— start —

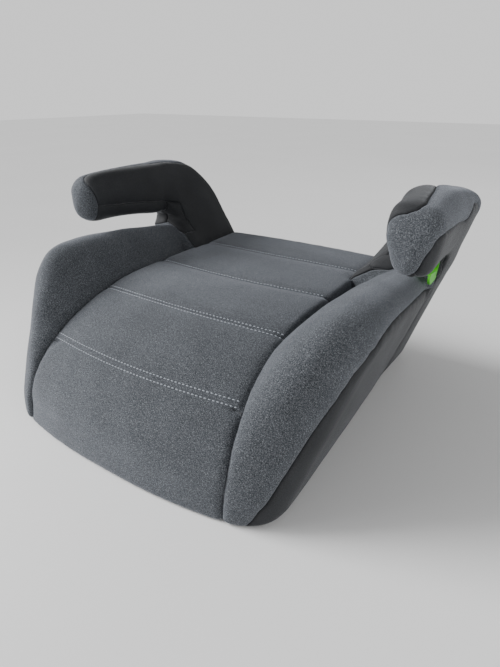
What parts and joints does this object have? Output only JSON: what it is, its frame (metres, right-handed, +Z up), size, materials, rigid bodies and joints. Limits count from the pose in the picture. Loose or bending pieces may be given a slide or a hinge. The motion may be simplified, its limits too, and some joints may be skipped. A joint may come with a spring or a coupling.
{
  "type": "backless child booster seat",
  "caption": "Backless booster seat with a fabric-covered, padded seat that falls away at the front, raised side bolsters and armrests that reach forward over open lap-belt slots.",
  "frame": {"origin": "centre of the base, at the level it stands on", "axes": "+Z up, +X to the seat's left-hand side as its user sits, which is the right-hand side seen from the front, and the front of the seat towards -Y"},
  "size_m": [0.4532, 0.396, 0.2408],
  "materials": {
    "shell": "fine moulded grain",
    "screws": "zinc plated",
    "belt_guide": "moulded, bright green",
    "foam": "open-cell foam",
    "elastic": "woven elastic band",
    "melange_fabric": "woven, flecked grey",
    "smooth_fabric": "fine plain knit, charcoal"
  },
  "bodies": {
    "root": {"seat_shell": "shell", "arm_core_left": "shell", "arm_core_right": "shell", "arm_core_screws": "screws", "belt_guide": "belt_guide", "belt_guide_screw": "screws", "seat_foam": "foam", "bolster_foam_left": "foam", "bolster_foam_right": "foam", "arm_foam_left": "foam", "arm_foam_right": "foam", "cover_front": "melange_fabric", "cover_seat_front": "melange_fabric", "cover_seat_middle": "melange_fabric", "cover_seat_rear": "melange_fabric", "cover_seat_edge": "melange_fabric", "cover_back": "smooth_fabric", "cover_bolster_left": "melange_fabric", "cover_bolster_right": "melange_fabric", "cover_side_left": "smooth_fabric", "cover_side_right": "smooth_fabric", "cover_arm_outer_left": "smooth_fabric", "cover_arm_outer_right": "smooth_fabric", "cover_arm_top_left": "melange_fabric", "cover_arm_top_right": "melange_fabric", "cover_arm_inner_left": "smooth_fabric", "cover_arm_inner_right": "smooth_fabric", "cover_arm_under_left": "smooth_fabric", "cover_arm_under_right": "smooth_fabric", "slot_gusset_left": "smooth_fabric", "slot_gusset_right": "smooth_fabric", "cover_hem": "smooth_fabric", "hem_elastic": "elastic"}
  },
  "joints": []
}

— end —

Written problem:
Without leaving anything out, quote all the data.

Solved problem:
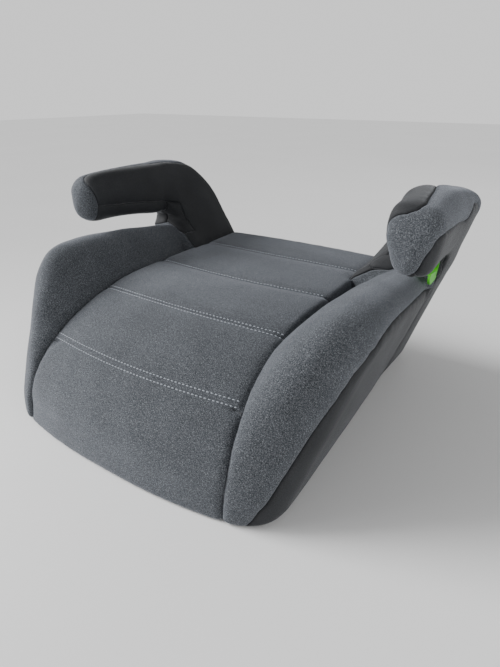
What parts and joints does this object have? Output only JSON: what it is, its frame (metres, right-handed, +Z up), size, materials, rigid bodies and joints. Limits count from the pose in the picture. Loose or bending pieces may be given a slide or a hinge. The motion may be simplified, its limits too, and some joints may be skipped. A joint may come with a spring or a coupling.
{
  "type": "backless child booster seat",
  "caption": "Backless booster seat with a fabric-covered, padded seat that falls away at the front, raised side bolsters and armrests that reach forward over open lap-belt slots.",
  "frame": {"origin": "centre of the base, at the level it stands on", "axes": "+Z up, +X to the seat's left-hand side as its user sits, which is the right-hand side seen from the front, and the front of the seat towards -Y"},
  "size_m": [0.4532, 0.396, 0.2408],
  "materials": {
    "shell": "fine moulded grain",
    "screws": "zinc plated",
    "belt_guide": "moulded, bright green",
    "foam": "open-cell foam",
    "elastic": "woven elastic band",
    "melange_fabric": "woven, flecked grey",
    "smooth_fabric": "fine plain knit, charcoal"
  },
  "bodies": {
    "root": {"seat_shell": "shell", "arm_core_left": "shell", "arm_core_right": "shell", "arm_core_screws": "screws", "belt_guide": "belt_guide", "belt_guide_screw": "screws", "seat_foam": "foam", "bolster_foam_left": "foam", "bolster_foam_right": "foam", "arm_foam_left": "foam", "arm_foam_right": "foam", "cover_front": "melange_fabric", "cover_seat_front": "melange_fabric", "cover_seat_middle": "melange_fabric", "cover_seat_rear": "melange_fabric", "cover_seat_edge": "melange_fabric", "cover_back": "smooth_fabric", "cover_bolster_left": "melange_fabric", "cover_bolster_right": "melange_fabric", "cover_side_left": "smooth_fabric", "cover_side_right": "smooth_fabric", "cover_arm_outer_left": "smooth_fabric", "cover_arm_outer_right": "smooth_fabric", "cover_arm_top_left": "melange_fabric", "cover_arm_top_right": "melange_fabric", "cover_arm_inner_left": "smooth_fabric", "cover_arm_inner_right": "smooth_fabric", "cover_arm_under_left": "smooth_fabric", "cover_arm_under_right": "smooth_fabric", "slot_gusset_left": "smooth_fabric", "slot_gusset_right": "smooth_fabric", "cover_hem": "smooth_fabric", "hem_elastic": "elastic"}
  },
  "joints": []
}